MMT has many critics, including left-wing economists like Paul Krugman. But the theory anyway doesn’t really apply to Scotland because the spending and borrowing powers of Holyrood are strictly limited by the Barnett Formula. The SNP would like to change that, of course, with independence. But for the foreseeable future, spending in Scotland has to be paid for, either by taxes or by the block grant from the UK.

Scotland gets about 20% more per head in spending than England. But that credit line has been maxed out long since. The Scottish Government, and now Labour, seem to be using the £8.6 billion in Covid relief money to build the foundations of socialism. The only problem with that is that it expires at the end of the pandemic. Labour’s manifesto talks optimistically about unspent Barnett money, as if there is a stack of it behind the Scottish Government’s sofa, but that is not exactly a sound fiscal approach.

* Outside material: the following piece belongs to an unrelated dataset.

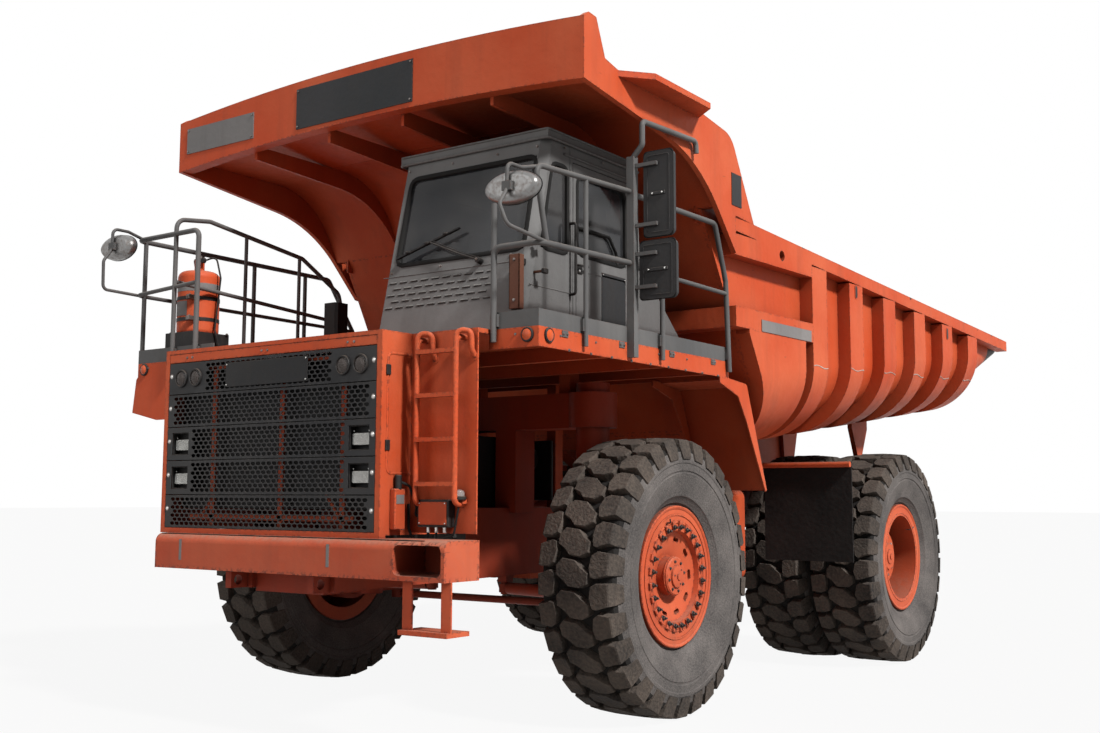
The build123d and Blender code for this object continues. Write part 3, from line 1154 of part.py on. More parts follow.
mirror_t = 45
with BuildPart() as mirrors:
    for x0, x1, z0, z1 in mirror_boxes:
        with BuildSketch(Plane(origin=((x0 + x1) / 2, st(pole_y + arm_half), (z0 + z1) / 2), x_dir=(1, 0, 0), z_dir=(0, -1, 0))):
            RectangleRounded(x1 - x0, z1 - z0, 45)
        extrude(amount=-mirror_t)
    for side, y, z, _, _ in bowl_mirrors:
        with BuildSketch(Plane(origin=(side * bowl_x, st(y), z), x_dir=(1, 0, 0), z_dir=(0, -1, 0))):
            Ellipse(*bowl_size)
        extrude(amount=bowl_depth)
        rims = mirrors.edges().filter_by(GeomType.ELLIPSE).filter_by(lambda edge: edge.center().X * side > 0)
        fillet(rims.sort_by(Axis.Y)[0], bowl_round)
mirrors.part.label = "mirrors"
export_step(mirrors.part, "parts/mirrors.step")
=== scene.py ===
"""Visual model of the rigid-frame mining dump truck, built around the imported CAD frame.

Metres. +X is the truck's left, -Y its front, +Z up. st() turns a station, measured rearwards
from the front axle, into a Y value, as in the part's source, and pt() does so in a point.
"""
import json
import random
from math import cos, pi, radians, sin, sqrt, tau

import bmesh
import bpy
from mathutils import Matrix, Vector
from mathutils.bvhtree import BVHTree


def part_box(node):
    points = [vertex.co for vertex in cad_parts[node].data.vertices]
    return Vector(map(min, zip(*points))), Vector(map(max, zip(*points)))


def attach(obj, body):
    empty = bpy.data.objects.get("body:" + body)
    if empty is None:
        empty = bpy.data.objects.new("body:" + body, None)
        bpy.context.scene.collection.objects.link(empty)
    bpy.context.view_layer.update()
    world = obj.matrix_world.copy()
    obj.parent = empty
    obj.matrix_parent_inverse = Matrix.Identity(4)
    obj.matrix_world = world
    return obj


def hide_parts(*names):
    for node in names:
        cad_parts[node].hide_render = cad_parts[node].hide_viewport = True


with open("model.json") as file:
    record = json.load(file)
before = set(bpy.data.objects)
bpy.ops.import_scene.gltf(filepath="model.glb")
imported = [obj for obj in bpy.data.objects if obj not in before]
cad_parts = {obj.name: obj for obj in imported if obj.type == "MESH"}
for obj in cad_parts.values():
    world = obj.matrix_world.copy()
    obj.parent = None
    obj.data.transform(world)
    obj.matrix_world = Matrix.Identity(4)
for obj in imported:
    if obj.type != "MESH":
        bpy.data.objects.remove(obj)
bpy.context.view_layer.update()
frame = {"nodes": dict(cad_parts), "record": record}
rng = random.Random(7)

front_tyre_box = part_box("front_tyre_left")
rear_tyre_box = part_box("rear_tyres_left")
axle_y = (front_tyre_box[0].y + front_tyre_box[1].y) / 2
axle_z = (front_tyre_box[0].z + front_tyre_box[1].z) / 2
rear_y = (rear_tyre_box[0].y + rear_tyre_box[1].y) / 2
tyre_r = front_tyre_box[1].z - axle_z
front_x = (front_tyre_box[0].x + front_tyre_box[1].x) / 2
tyre_half = (front_tyre_box[1].x - front_tyre_box[0].x) / 2
rear_outer_x = rear_tyre_box[1].x - tyre_half
rear_inner_x = rear_tyre_box[0].x + tyre_half
sides_of_truck = ((1, "left"), (-1, "right"))
ahead, rearwards, leftwards = (0, -1, 0), (0, 1, 0), (1, 0, 0)
up, down = (0, 0, 1), (0, 0, -1)


def st(y):
    """Y of a station in metres behind the front axle."""
    return axle_y + y


def pt(x, station, z):
    """Point at a station."""
    return (x, st(station), z)


# ---------- camera, lamps, floor
scene = bpy.context.scene
camera_at = Vector((6.758, -10.642, 1.646))
yaw, pitch, roll = radians(35.82), radians(6.05), radians(0.19)
sensor_w, focal_share = 36, 1.1226
floor_reach, floor_white = 150, 0.92
# name, direction towards the lamp, energy, angle in degrees
suns = (("key", (0.92, -0.15, 0.86), 4.3, 7), ("fill", (-0.3, -0.9, 0.45), 0.55, 50))

camera = bpy.data.objects.new("camera", bpy.data.cameras.new("camera"))
scene.collection.objects.link(camera)
scene.camera = camera
forward = Vector((-sin(yaw) * cos(pitch), cos(yaw) * cos(pitch), sin(pitch)))
level = Vector((cos(yaw), sin(yaw), 0))
right = cos(roll) * level + sin(roll) * level.cross(forward)
view = Matrix((right, right.cross(forward), -forward)).transposed().to_4x4()
camera.matrix_world = Matrix.Translation(camera_at) @ view
camera.data.sensor_width = sensor_w
camera.data.lens = sensor_w * focal_share
camera.data.clip_end = 400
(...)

There is another problem. Scotland’s politicians may have become advocates of modern monetary theory, but it isn’t entirely clear that the voters agree with them.

After all, Jeremy Corbyn’s big spending manifesto, of which Anas Sarwar’s is a direct descendant, was comprehensively rejected by voters in the 2019 General Election. Brexit was an issue there too, of course, but so is independence in this one.

Voters may be old fashioned, but there is a lot of evidence that they expect their governments to be cautious spenders – to observe “prudence”, as Labour’s former leader Gordon Brown always promised when he was Chancellor.

New Labour avoided giving uncosted hostages to fortune, because voters know perfectly well they eventually have to pay for them. Perhaps things have changed, but I’m not so sure.

When Labour’s election leaflet dropped through my door last week, I noticed that it avoided listing too many of Labour’s spending commitments.

It kept mainly to generalities about combating climate change, improving schools, generating jobs. Could it be that Labour think they need to underplay their spending so as not to frighten the electoral horses?